== GIVEN DATA ==
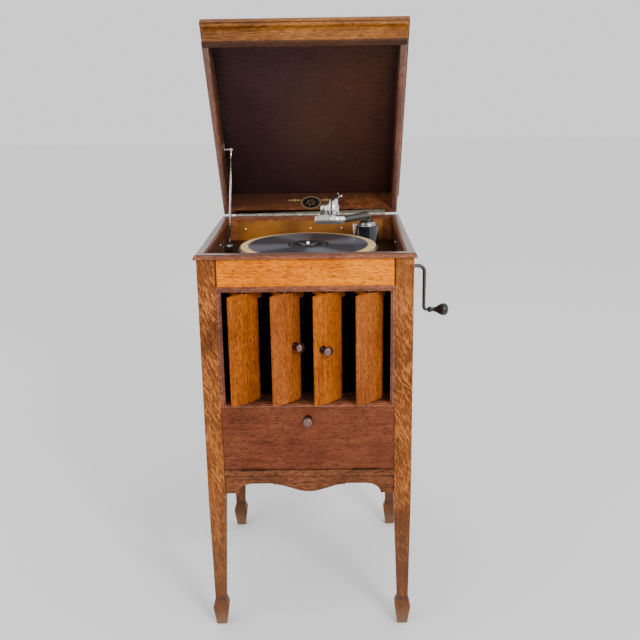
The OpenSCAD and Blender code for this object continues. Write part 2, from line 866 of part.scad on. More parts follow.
// Lid stay: bracket on the lid's left wall, with the pin that carries the rod
stay_pin_r = 2;
eye_r = 5;
eye_t = 4;
module stay_bracket() {
  wall = -(lid_hw - lid_wall);
  color(nickel) on_lid() {
    translate([wall, stay_top_y - 16, stay_top_z - 6])
      cube([2, 26, 12]);
    translate([wall + 1, stay_top_y, stay_top_z])
      rotate([0, 90, 0])
        cylinder(r = stay_pin_r + 1.6, h = stay_off - eye_t / 2 - pass_gap - 1, $fn = 32);
    translate([wall + 1, stay_top_y, stay_top_z])
      rotate([0, 90, 0])
        cylinder(r = stay_pin_r, h = stay_off + eye_t / 2 + pass_gap, $fn = 32);
    translate([stay_x + eye_t / 2 + pass_gap, stay_top_y, stay_top_z])
      rotate([0, 90, 0])
        cylinder(r = stay_pin_r + 1.4, h = 1.6, $fn = 32);
  }
}

// Rod of the stay: an eye on the bracket's pin, thin ends and a thick middle
module stay_rod() {
  color(nickel)
    translate([stay_x, stay_open_y, stay_open_z])
      rotate([-stay_lean, 0, 0])
        difference() {
          union() {
            rotate([0, 90, 0])
              cylinder(r = eye_r, h = eye_t, center = true, $fn = 48);
            translate([0, 0, -28])
              cylinder(r = stay_thin_r, h = 28 - stay_pin_r - 1, $fn = 32);
            translate([0, 0, -stay_reach + 36])
              cylinder(r = stay_r, h = stay_reach - 64, $fn = 32);
            translate([0, 0, -stay_reach - stay_tail])
              cylinder(r = stay_thin_r, h = stay_tail + 36.5, $fn = 32);
          }
          rotate([0, 90, 0])
            cylinder(r = stay_pin_r + run_gap, h = eye_t + 2, center = true, $fn = 48);
        }
}

// Swivelling guide through which the rod slides
guide_r = 6.5;
guide_l = 13;
guide_pin_r = 2.5;
module stay_guide() {
  color(nickel)
    translate([stay_x, stay_low_y, stay_low_zz])
      rotate([-stay_lean, 0, 0]) {
        difference() {
          rotate([0, 90, 0])
            cylinder(r = guide_r, h = guide_l, center = true, $fn = 48);
          cylinder(r = stay_r + stay_gap, h = 4 * guide_r, center = true, $fn = 48);
        }
        translate([-guide_l / 2, 0, 0])
          rotate([0, -90, 0])
            cylinder(r = guide_pin_r, h = in_x + stay_x - guide_l / 2, $fn = 32);
      }
}

// Drop-front door of the record compartment, hinged along its lower front edge
door_face = -hd + 1;
module door() {
  hx = post_in_x - door_gap;
  color(oak_dark) difference() {
    translate([-hx, door_face, door_z])
      cube([2 * hx, door_t, door_h]);
    // Hole for the knob's screw
    translate([0, door_face - 1, door_top - door_knob_drop])
      rotate([-90, 0, 0])
        cylinder(r = 2, h = 9, $fn = 32);
  }
}

// Profile of a turned knob along its axis, from its screw to its face
knob_profile = [
  [0, -7], [1.9, -7], [1.9, 0], [knob_base_r, 0], [knob_base_r * 0.94, knob_l * 0.09],
  [knob_r * 0.46, knob_l * 0.2], [knob_r * 0.44, knob_l * 0.38], [knob_r * 0.7, knob_l * 0.5],
  [knob_r * 0.95, knob_l * 0.6], [knob_r, knob_l * 0.7], [knob_r * 0.96, knob_l * 0.82],
  [knob_r * 0.78, knob_l * 0.92], [knob_r * 0.6, knob_l * 0.94], [knob_r * 0.52, knob_l],
  [0, knob_l]
];

module knob() {
  color(bronze)
    rotate_extrude($fn = 48)
      polygon(knob_profile);
}

module door_knob() {
  translate([0, door_face, door_top - door_knob_drop])
    rotate([90, 0, 0])
      knob();
}

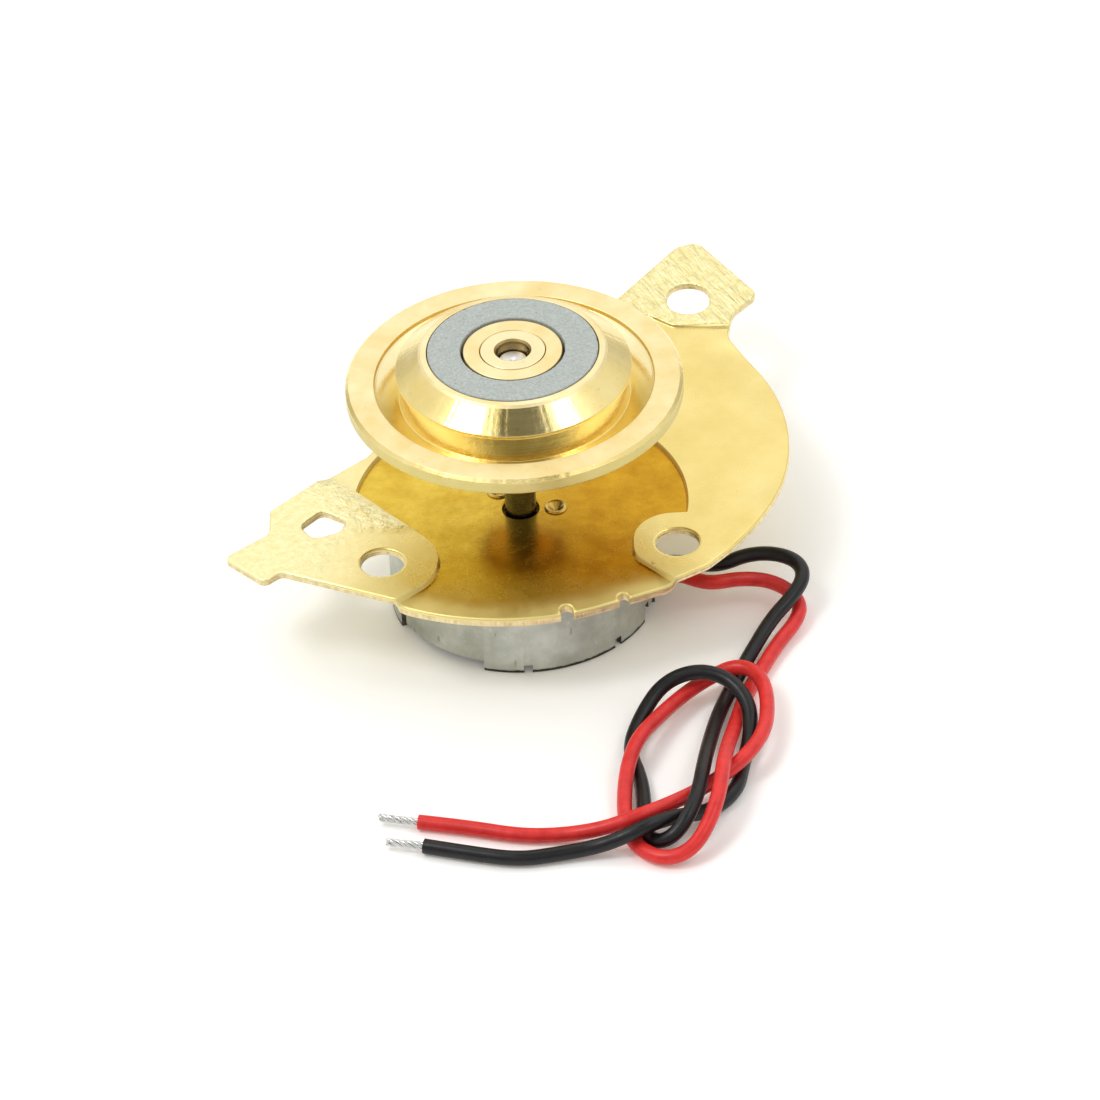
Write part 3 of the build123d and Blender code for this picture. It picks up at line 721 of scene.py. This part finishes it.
def plate_marks(flat, sunk):
    """What gold_plate() reads at each point of the upper face."""
    x, y = flat[:, 0], flat[:, 1]
    rim = sdf(flat, OUTLINE)
    left = smooth(-sdf(flat, LEFT_COINING), -0.5, 0.8)
    back = smooth(-sdf(flat, BACK_COINING), -0.05, 0.3)
    # Distance from the ear's straight side next to the recess, where the press marks are deepest.
    (x0, y0, _), (x1, y1, _) = LEFT_LOBE[:2]
    side = np.abs((x - x0) * (y0 - y1) + (y - y0) * (x1 - x0)) / hypot(y0 - y1, x1 - x0)
    return {
        "coined": np.maximum(left, back),
        # Painted recess shade, faded out near the outline and towards the front.
        "painted_recess_shade": sunk * smooth(-rim, 0.3, 0.9) * (1 - 0.75 * smooth(-y, 6.5, 10.0)),
        "ridged": back,
        "flecked": left * (0.12 + 0.88 * smooth(-side, -4.2, -0.6)),
        # Where the front edge is painted paler, as a painted highlight.
        "painted_lip_highlight": smooth(-y, 6.6, 8.8) * smooth(rim, -2.2, -0.4),
    }


def build_plate():
    flat, tris = triangulate()
    border, outward = border_of(flat, tris)
    inside = np.maximum(depth(flat), 0)
    base = level(flat)
    sunk = smooth(-recess(flat), -0.02, 0.08)
    top = base - edge_drop(inside, TOP_ROUND)
    low = base - SHEET - RECESS_STRETCH * sunk + edge_drop(inside, LOW_ROUND)

    bm = bmesh.new()
    marks = plate_marks(flat, sunk)
    layers = {name: bm.verts.layers.float.new(name) for name in marks}
    tops = [bm.verts.new((x * MM, y * MM, z * MM)) for (x, y), z in zip(flat, top)]
    lows = [bm.verts.new((x * MM, y * MM, z * MM)) for (x, y), z in zip(flat, low)]
    for name, values in marks.items():
        for v, value in zip(tops, values):
            v[layers[name]] = value
    for v, value in zip(lows, marks["coined"]):
        v[layers["coined"]] = 0.35 * value
    for t in tris:
        bm.faces.new([tops[i] for i in t])
        bm.faces.new([lows[i] for i in t[::-1]])

    rng = np.random.default_rng(4)
    walls = {}
    for v in sorted({v for edge in border for v in edge}):
        x, y = flat[v]
        wave = 0.5 + 0.5 * sin(2.1 * x + 1.3 * y) * cos(1.7 * y - 0.6 * x)
        walls[v] = [tops[v]]
        for h, d in WALL:
            h = h + (0.05 * (wave - 0.5) if 0.3 < h < 0.9 else 0)
            z = top[v] + (low[v] - top[v]) * h
            d = d * (0.7 + 0.6 * rng.random())
            place = ((x - outward[v][0] * d) * MM, (y - outward[v][1] * d) * MM, z * MM)
            walls[v].append(bm.verts.new(place))
        walls[v].append(lows[v])
    for a, b in border:
        for i in range(len(WALL) + 1):
            face = bm.faces.new((walls[a][i], walls[a][i + 1], walls[b][i + 1], walls[b][i]))
            face.material_index = 1 if i > 0 else 0
    return finished_mesh(bm, "plate")


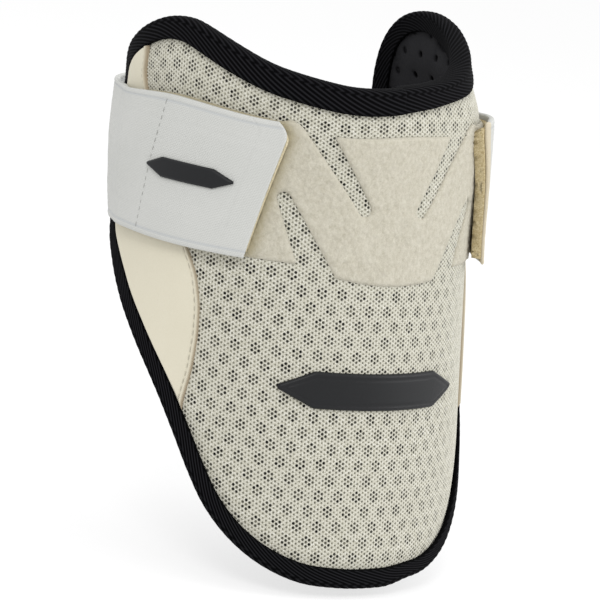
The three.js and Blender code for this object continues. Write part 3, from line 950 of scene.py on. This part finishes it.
def binding_section():
    """(inward, proud) round the tape, from the outer edge of the front lap."""
    shell = LAYER_GAP + BINDING_THICKNESS
    fold = FOLD_GAP + BINDING_THICKNESS
    back = EDGE_SQUEEZE - BODY_THICKNESS - LAYER_GAP - BINDING_THICKNESS
    outer = [(BINDING_WIDTH, 0.0), (BINDING_WIDTH - 0.1, 0.55 * shell),
             (BINDING_WIDTH - 0.5, 0.92 * shell)]
    outer += [(x, shell) for x in np.linspace(BINDING_WIDTH - 1.1, TAPE_TURN, 20)]
    turn = np.linspace(math.pi / 2, 1.5 * math.pi, 20)[1:-1]
    middle, half = (shell + back) / 2, (shell - back) / 2
    bend = [(TAPE_TURN - (fold + TAPE_TURN) * abs(math.cos(t)) ** 0.55, middle + half * math.sin(t))
            for t in turn]
    inner = [(x, back) for x in np.linspace(TAPE_TURN, BINDING_WIDTH - 0.6, 12)]
    inner += [(BINDING_WIDTH - 0.1, back + 0.4), (BINDING_WIDTH, back + 1.1)]
    under = [(BINDING_WIDTH - 1.5, back + 1.2), (1, back + 1.2), (-FOLD_GAP, back + 1.6),
             (-FOLD_GAP, shell - 1.6), (1, shell - 1.2), (BINDING_WIDTH - 1.5, 0.0)]
    return np.array(outer + bend + inner), np.array(under)


def edge_binding():
    shown, under = binding_section()
    section = np.concatenate([shown, under])
    line = even_loop(EDGE_LINE, BINDING_STEPS)
    length = np.linalg.norm(np.roll(line, -1, 0) - line, axis=1).sum()
    ribs = round(length / RIB_PITCH)
    run = run_of(shown)
    step = np.arange(BINDING_STEPS)[:, None] / BINDING_STEPS * length
    phase = (step + RIB_LEAN * run[None, :]) / (length / ribs)
    rib = 0.5 + 0.5 * np.cos(2 * math.pi * phase)
    flat = smooth(run, 0.3, 1.5) * fade(run, run[-1] - 1.5, run[-1] - 0.3)
    rib = rib * flat[None, :]
    normal = np.gradient(shown, axis=0)
    normal = np.stack([normal[:, 1], -normal[:, 0]], 1)
    normal /= np.maximum(np.linalg.norm(normal, axis=1, keepdims=True), 1e-9)
    places = np.repeat(section[None], BINDING_STEPS, 0)
    places[:, :len(shown)] += normal[None] * (RIB_HEIGHT * rib[..., None])
    waves = 0.25 * np.sin(step / 17.0) + 0.18 * np.sin(step / 7.3 + 1.0)
    places[:, :3, 0] += 0.5 * waves
    share = tape_share(line)[:, None]
    past = places[..., 0] - TAPE_TURN
    places[..., 0] = np.where(past > 0, TAPE_TURN + past * share, places[..., 0])
    pattern = np.empty((BINDING_STEPS, len(section), 3))
    for k in range(len(section)):
        pattern[:, k, :2] = inset(line, places[:, k, 0])
        pattern[:, k, 2] = places[:, k, 1]
    at = np.arange(pattern.shape[0] * pattern.shape[1]).reshape(pattern.shape[:2])
    a, b = at, np.roll(at, -1, 0)
    c, d = np.roll(b, -1, 1), np.roll(a, -1, 1)
    # The rib crests are also painted lighter in the tape's colour: a painted highlight.
    marks = np.zeros(pattern.shape[:2])
    marks[:, :len(shown)] = rib
    obj = new_piece("edge_tape", pattern.reshape(-1, 3), halves(a, b, c, d), TAPE,
                    {"rib": marks.ravel()})
    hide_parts("edge_binding")
    return obj


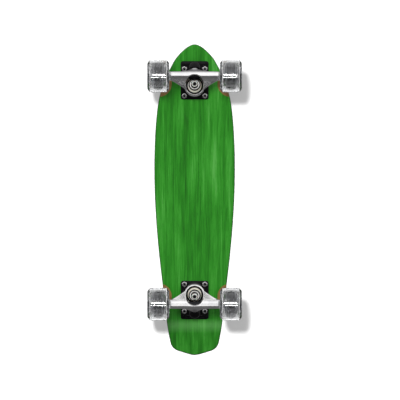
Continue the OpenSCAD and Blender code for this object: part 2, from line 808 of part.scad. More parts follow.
module ball_places() {
    for (i = [0 : ball_count - 1]) rotate([0, 0, i * 360 / ball_count])
        translate([ball_path_r, 0, 0]) children();
}

module bearing_balls() {
    color("silver") both_bearings() ball_places() sphere(d = ball_d);
}

// A ribbon cage: a narrow ring with a round pocket for each ball
module bearing_cages() {
    half = (bearing_w - 4 * shield_t) / 2 - 0.25;
    color("tan") both_bearings() difference() {
        translate([0, 0, -half]) ring_of(ball_path_r - 0.6, ball_path_r + 0.6, 2 * half);
        ball_places() rotate([0, 90, 0]) cylinder(r = groove_r, h = 4, center = true);
    }
}

// ---------- Assembly ----------

deck();
grip_tape();

for (e = [0, 1]) at_truck(e) {
    baseplate();
    pivot_cup();
    kingpin();
    kingpin_nut();
    boardside_bushing();
    roadside_bushing();
    boardside_washer();
    roadside_washer();
    hanger();
    axle();
    mounting_bolts();
    mounting_nuts();
    speed_washers();
    bearing_spacers();
    axle_nuts();
    inner_races();
}

for (i = [0 : 3]) at_wheel(floor(i / 2), i % 2 == 0 ? 1 : -1) {
    tyre();
    core();
    outer_races();
    bearing_shields();
    bearing_balls();
    bearing_cages();
}
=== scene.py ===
"""A mini cruiser skateboard, dressed part by part in the order that it is put together.

Units are metres. +X runs to the nose, +Y to the rider's left, +Z up, and the board stands
on its wheels with its tyres touching the plane z = 0.
"""

import math
import bmesh
import bpy
from mathutils import Matrix, Vector
from mathutils.geometry import interpolate_bezier


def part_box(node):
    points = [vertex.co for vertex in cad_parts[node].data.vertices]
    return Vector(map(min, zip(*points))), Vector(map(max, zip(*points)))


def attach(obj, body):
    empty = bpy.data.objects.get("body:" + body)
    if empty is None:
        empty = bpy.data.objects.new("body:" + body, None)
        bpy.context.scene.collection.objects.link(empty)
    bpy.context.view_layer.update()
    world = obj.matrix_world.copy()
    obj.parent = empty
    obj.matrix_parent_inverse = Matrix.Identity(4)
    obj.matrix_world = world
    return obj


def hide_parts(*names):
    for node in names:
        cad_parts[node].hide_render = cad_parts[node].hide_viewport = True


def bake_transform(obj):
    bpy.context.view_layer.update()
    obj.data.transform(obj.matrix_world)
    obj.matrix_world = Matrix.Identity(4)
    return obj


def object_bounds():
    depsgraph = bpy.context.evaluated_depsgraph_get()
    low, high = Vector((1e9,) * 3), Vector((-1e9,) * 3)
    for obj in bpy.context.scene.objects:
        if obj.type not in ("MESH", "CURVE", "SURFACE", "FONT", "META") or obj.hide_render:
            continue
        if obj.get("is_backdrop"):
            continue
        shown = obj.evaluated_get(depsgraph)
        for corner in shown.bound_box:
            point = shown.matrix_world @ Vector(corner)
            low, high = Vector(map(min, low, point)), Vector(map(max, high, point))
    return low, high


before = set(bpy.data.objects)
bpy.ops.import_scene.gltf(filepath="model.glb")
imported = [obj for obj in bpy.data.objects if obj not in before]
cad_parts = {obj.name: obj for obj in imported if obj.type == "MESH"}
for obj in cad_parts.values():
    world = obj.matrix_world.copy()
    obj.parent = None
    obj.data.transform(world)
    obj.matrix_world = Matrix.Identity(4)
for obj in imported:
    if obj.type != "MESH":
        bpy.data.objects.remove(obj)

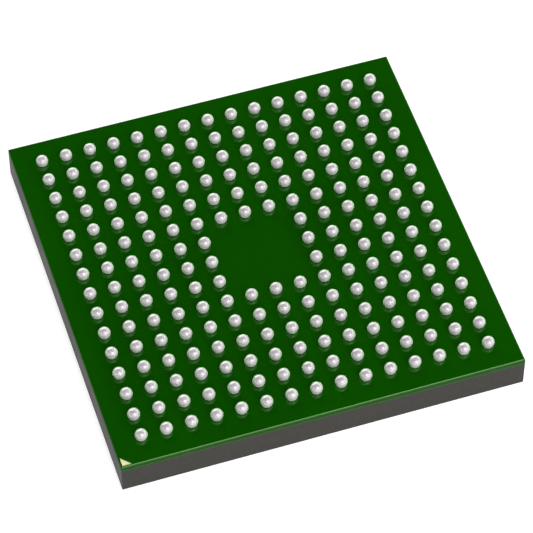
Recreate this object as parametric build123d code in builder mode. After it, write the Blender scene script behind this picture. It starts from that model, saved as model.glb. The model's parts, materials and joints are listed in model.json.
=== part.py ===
from build123d import *

import os
from math import sqrt

# A moulded ball grid array microcontroller, lying on its mould face with the balls up.
# Origin at the centre of the flat mould face, +Z towards the balls, corner A1 at -X -Y.
# All lengths are in millimetres.

# Moulded body and laminate
body_side = 13.0
mould_height = 0.98
core_thickness = 0.12
copper_thickness = 0.02
mask_cover = 0.025
copper_edge_gap = 0.15
mask_edge_break = 0.03

# Solder balls
ball_pitch = 0.80
balls_per_side = 15
open_places_per_side = 3
ball_diameter = 0.40
ball_seat_diameter = 0.33
ball_flats = 8
row_letters = "abcdefghjklmnpr"

# Corner marks
mark_leg = 0.31
mark_edge_gap = 0.06
mark_thickness = 0.025
mark_copper_gap = 0.10
dimple_diameter = 0.80
dimple_depth = 0.03
dimple_edge_gap = 1.0

# Die and its attach film
die_side = 5.2
die_thickness = 0.25
film_thickness = 0.02

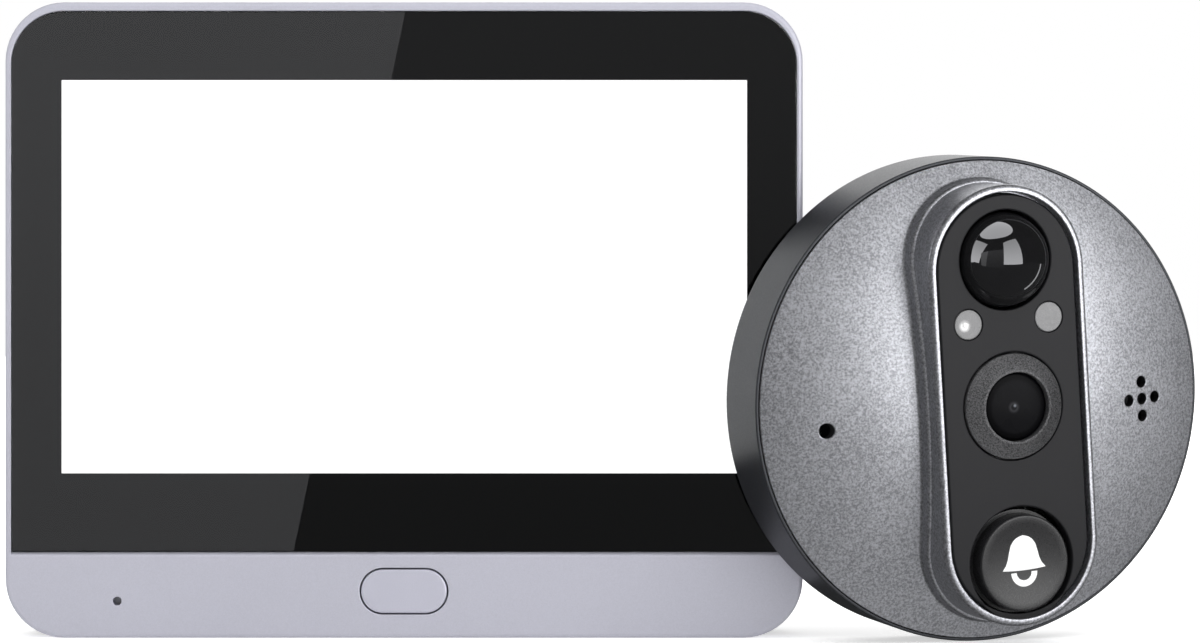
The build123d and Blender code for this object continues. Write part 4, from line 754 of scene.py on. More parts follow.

== THE PROBLEM ==
Quote nothing but the lines that run from the line containing "for (i = [0 : 3])" through the line containing "obj.data.transform(obj.matrix_world)", keeping both of them word for word.

== EXPECTED OUTPUT ==
for (i = [0 : 3]) at_wheel(floor(i / 2), i % 2 == 0 ? 1 : -1) {
    tyre();
    core();
    outer_races();
    bearing_shields();
    bearing_balls();
    bearing_cages();
}
=== scene.py ===
"""A mini cruiser skateboard, dressed part by part in the order that it is put together.

Units are metres. +X runs to the nose, +Y to the rider's left, +Z up, and the board stands
on its wheels with its tyres touching the plane z = 0.
"""

import math
import bmesh
import bpy
from mathutils import Matrix, Vector
from mathutils.geometry import interpolate_bezier


def part_box(node):
    points = [vertex.co for vertex in cad_parts[node].data.vertices]
    return Vector(map(min, zip(*points))), Vector(map(max, zip(*points)))


def attach(obj, body):
    empty = bpy.data.objects.get("body:" + body)
    if empty is None:
        empty = bpy.data.objects.new("body:" + body, None)
        bpy.context.scene.collection.objects.link(empty)
    bpy.context.view_layer.update()
    world = obj.matrix_world.copy()
    obj.parent = empty
    obj.matrix_parent_inverse = Matrix.Identity(4)
    obj.matrix_world = world
    return obj


def hide_parts(*names):
    for node in names:
        cad_parts[node].hide_render = cad_parts[node].hide_viewport = True


def bake_transform(obj):
    bpy.context.view_layer.update()
    obj.data.transform(obj.matrix_world)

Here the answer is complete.